前述の通り、近年、米国では野菜と果物のマーケティングの取り組みが目立っている。2006年から2009年にかけて炭酸飲料やスナック菓子のマーケティング費用が減少した一方、野菜と果物のマーケティング費用は約4700万米ドル(57億8100万円)から約5600万米ドル(68億8800万円)と増加した。FNVなど、野菜・果物のマーケティングが後押しされているのは事実だが、マクドナルドやコカ・コーラなどの大手企業は、テレビ広告のみで年間2億~5億米ドル(246億~615億円)費やすとされていることを考慮すると、マーケティングによる消費量の拡大は容易ではない(図16)。
米国の野菜消費拡大事業は、全米レベル、地域レベルでの展開や、政府や民間の主導による取り組みなど多岐にわたる。本稿では、代表的な事業や新しい試みで注目を浴びているものを中心に取り挙げた。しかし、これらの取り組みに対しては、消費者の認識、キャンペーンの実施評価、学校での野菜や果物の提供率に関連する項目では比較的高い評価を得ているのに対し、実際の摂取量に与える効果は低い水準にとどまっている。このことから、消費者の認識の高まりが、実際の行動に反映されているとは結論し難く、2000年前半までに見られた、野菜消費量の増加が野菜消費拡大事業の成功に起因したとまでは一概には言いきれない。

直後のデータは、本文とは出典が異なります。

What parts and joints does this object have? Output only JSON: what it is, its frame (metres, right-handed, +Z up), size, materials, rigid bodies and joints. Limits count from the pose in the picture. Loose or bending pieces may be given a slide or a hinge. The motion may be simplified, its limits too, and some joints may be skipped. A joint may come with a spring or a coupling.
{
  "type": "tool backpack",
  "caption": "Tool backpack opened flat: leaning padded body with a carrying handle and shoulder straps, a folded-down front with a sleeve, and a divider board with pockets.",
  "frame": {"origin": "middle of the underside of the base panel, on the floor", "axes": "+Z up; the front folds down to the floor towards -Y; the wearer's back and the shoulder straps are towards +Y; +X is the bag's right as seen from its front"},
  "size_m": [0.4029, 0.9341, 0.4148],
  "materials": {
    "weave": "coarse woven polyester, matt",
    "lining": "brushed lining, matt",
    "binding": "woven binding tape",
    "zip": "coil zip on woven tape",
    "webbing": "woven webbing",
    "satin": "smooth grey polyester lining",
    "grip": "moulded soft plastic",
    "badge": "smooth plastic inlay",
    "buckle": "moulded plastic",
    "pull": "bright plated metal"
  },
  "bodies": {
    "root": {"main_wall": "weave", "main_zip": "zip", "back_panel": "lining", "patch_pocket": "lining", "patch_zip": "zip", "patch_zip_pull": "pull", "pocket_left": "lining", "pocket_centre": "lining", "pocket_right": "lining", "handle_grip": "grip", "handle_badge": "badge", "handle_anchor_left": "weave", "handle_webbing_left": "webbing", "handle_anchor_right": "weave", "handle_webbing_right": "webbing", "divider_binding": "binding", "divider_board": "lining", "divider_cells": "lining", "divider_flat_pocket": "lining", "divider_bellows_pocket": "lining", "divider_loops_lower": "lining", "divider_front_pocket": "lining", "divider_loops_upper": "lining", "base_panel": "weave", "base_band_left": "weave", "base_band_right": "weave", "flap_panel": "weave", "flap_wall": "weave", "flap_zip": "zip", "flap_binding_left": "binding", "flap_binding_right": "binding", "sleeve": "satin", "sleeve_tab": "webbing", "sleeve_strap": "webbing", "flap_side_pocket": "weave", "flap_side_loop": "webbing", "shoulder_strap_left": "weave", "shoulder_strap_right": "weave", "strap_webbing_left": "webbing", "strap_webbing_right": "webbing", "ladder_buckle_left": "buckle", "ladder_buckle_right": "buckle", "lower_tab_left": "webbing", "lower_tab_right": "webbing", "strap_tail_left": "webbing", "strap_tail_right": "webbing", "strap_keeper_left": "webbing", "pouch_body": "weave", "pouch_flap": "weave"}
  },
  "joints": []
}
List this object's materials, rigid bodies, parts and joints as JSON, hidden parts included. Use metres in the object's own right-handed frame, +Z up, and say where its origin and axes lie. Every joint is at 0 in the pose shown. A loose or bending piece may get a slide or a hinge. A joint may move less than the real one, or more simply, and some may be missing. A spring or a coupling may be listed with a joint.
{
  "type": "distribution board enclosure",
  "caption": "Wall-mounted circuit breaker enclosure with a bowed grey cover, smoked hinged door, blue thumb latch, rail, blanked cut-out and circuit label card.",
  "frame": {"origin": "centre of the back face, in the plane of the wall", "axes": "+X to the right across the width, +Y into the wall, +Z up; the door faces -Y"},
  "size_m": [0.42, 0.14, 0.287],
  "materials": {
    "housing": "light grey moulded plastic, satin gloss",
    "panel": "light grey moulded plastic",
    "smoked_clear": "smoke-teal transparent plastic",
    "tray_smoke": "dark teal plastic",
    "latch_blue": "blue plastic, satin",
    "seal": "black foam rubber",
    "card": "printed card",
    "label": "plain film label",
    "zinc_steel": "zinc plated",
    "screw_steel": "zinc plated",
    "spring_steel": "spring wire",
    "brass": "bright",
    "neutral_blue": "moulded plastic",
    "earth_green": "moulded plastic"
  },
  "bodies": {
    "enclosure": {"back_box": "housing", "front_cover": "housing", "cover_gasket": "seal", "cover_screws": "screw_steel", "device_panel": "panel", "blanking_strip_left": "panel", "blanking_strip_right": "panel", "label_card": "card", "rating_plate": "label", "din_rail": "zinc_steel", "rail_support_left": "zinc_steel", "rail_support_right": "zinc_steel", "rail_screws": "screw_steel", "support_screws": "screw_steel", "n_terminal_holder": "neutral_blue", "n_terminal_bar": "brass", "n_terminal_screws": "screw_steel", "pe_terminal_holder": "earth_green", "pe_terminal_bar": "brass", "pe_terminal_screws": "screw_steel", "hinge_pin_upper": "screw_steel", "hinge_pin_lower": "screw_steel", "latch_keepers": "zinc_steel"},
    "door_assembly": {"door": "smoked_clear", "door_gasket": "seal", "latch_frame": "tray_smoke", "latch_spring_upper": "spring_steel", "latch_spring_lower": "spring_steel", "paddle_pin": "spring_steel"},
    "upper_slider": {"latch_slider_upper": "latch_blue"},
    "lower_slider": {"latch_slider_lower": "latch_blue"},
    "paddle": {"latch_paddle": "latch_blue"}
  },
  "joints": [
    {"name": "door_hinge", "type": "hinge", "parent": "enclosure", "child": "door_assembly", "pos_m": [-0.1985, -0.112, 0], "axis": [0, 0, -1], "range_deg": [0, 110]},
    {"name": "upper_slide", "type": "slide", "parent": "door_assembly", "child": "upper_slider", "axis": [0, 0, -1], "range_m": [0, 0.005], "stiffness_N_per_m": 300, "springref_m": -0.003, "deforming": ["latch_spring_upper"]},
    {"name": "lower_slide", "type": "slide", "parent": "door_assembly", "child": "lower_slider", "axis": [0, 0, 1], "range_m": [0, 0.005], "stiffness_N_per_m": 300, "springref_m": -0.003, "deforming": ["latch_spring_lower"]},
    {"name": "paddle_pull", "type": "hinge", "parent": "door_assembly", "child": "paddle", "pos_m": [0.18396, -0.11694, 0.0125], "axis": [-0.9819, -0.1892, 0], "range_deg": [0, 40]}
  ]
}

しかし、米国の野菜消費拡大事業の強みを考察することは、今後の日本での同様の取り組みに役立つものと考えられる。まず一つ目の強みは、米国では、野菜および果物を含む栄養促進運動の話題性が高いことにある。2010年からオバマ大統領夫人は、国民の健康改善のスポークスパーソンになっており、彼女が積極的に野菜の消費や運動習慣をアピールしている姿は、近年、メディアに多く取り上げられている。彼女の呼びかけに結集する形で、著名人や人気テレビ番組も野菜消費促進運動に参加し、より話題性が高まっている。この状況を完全に模倣することはできなくとも、スポークスパーソンやソーシャルメディアの最大限の活用など、活動の要素に留意する価値はある。特に、低コストであるソーシャルメディアは、野菜消費を促進する側とそのターゲット層との双方向のコミュニケーションツールにもなっており、一時期、学生達がオバマ大統領夫人向けに不評な給食の写真を投稿しているのが大きな話題となった。

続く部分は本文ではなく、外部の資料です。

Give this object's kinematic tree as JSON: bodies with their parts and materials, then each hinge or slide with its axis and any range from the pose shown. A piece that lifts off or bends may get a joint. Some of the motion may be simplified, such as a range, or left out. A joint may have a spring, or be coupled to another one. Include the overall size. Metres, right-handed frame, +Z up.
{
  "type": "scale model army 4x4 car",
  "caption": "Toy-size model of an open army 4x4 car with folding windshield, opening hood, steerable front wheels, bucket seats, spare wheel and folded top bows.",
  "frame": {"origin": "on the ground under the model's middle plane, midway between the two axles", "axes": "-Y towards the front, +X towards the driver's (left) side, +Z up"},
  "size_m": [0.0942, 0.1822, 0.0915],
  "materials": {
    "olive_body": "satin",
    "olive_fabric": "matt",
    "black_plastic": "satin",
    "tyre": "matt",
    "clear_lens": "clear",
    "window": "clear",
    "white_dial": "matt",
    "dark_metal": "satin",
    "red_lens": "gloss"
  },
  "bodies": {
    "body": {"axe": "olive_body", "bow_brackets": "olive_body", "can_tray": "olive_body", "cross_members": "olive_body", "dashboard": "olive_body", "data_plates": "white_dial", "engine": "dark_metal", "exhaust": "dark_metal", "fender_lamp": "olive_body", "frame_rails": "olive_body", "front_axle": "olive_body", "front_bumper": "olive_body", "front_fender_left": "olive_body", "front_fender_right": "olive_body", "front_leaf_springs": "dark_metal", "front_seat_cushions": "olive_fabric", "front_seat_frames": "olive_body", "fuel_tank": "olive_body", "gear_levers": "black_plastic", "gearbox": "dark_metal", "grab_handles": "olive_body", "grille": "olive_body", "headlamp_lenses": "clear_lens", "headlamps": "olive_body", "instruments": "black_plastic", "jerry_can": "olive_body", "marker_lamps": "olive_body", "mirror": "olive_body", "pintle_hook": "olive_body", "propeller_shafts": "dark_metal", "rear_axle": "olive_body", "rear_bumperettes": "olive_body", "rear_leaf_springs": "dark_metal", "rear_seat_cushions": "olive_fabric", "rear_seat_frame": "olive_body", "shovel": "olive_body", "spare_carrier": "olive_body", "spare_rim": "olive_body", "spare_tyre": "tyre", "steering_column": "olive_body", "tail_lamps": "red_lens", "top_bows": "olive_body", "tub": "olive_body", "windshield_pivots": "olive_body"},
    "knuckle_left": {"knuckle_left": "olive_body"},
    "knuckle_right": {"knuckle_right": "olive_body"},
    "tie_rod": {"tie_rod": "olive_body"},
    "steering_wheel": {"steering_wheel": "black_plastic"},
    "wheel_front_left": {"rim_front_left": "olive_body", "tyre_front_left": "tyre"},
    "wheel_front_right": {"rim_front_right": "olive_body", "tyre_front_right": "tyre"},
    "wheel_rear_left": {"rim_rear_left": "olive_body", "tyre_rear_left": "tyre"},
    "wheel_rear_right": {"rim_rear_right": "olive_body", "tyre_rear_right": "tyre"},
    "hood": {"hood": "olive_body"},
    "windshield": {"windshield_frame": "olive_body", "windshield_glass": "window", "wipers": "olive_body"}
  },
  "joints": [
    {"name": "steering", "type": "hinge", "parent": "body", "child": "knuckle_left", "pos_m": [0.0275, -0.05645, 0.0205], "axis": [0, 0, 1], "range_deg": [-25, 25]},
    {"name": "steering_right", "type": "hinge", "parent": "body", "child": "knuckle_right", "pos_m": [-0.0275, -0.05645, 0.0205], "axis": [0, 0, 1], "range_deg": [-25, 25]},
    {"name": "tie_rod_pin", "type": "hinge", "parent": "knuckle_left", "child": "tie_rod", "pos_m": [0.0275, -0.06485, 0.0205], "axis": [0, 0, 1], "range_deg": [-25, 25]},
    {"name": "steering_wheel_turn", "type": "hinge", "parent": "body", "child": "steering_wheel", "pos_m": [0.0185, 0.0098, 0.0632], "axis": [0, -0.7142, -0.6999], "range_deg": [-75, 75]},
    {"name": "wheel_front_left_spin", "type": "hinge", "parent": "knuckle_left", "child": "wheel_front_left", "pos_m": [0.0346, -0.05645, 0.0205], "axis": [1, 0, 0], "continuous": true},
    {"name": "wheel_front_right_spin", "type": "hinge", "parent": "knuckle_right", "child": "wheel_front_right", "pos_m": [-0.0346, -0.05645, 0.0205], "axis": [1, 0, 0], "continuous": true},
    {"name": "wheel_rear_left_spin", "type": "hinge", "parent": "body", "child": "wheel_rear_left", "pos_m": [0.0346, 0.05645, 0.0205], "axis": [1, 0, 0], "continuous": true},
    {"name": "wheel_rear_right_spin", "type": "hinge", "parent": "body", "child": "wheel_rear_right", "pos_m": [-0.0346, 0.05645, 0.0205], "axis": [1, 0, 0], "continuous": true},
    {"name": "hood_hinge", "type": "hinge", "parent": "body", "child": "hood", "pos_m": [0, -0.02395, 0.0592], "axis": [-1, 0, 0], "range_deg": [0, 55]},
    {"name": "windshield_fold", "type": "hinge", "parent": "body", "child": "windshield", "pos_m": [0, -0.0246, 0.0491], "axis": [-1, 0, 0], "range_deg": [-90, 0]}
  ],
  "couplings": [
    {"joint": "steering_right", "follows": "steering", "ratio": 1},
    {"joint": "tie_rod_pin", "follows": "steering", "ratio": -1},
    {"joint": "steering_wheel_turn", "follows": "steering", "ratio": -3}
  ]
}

二つ目の強みは、低所得者層への配慮である。SNAPプログラムの予算は、2008年末に端を発した世界的な金融危機の影響に対応するため、2009年から2012年にかけて約300億米ドル(3兆6900億円)に増加した。SNAPは、安価で栄養価の低い加工食品の購入に充てられているという批判に対応するため、SNAP-Edなどの拡充によって、低所得者層の野菜・果物消費量拡大に力を注いでいる。さらに、USDAは、大手スーパーマーケットやファーマーズ・マーケットと連携し、「食の砂漠」問題にも取り組んでおり、日本でも低所得者層の拡大や、買い物弱者の増加、地方都市中心部の空洞化や高齢化団地の増加など、Food Desert(食の砂漠)の深刻化が懸念される今、米国の低所得者層を対象とした野菜消費拡大事業から得られる成果は参考になるかもしれない。
最後に、米国も日本の栄養教育に注目していることを挙げておきたい。米国では、日本の学校給食は新鮮な食材を使用して学内で調理されていることから、栄養豊富で美味しいと高く評価されている。また、日本の子供の肥満率が、常に世界最低レベルにあることも注目されている。食育における強みを生かしながら、米国の野菜消費拡大事業の利点を取り入れれば、日本の野菜消費量の拡大に向けた取り組みの有効な手段となるだろう。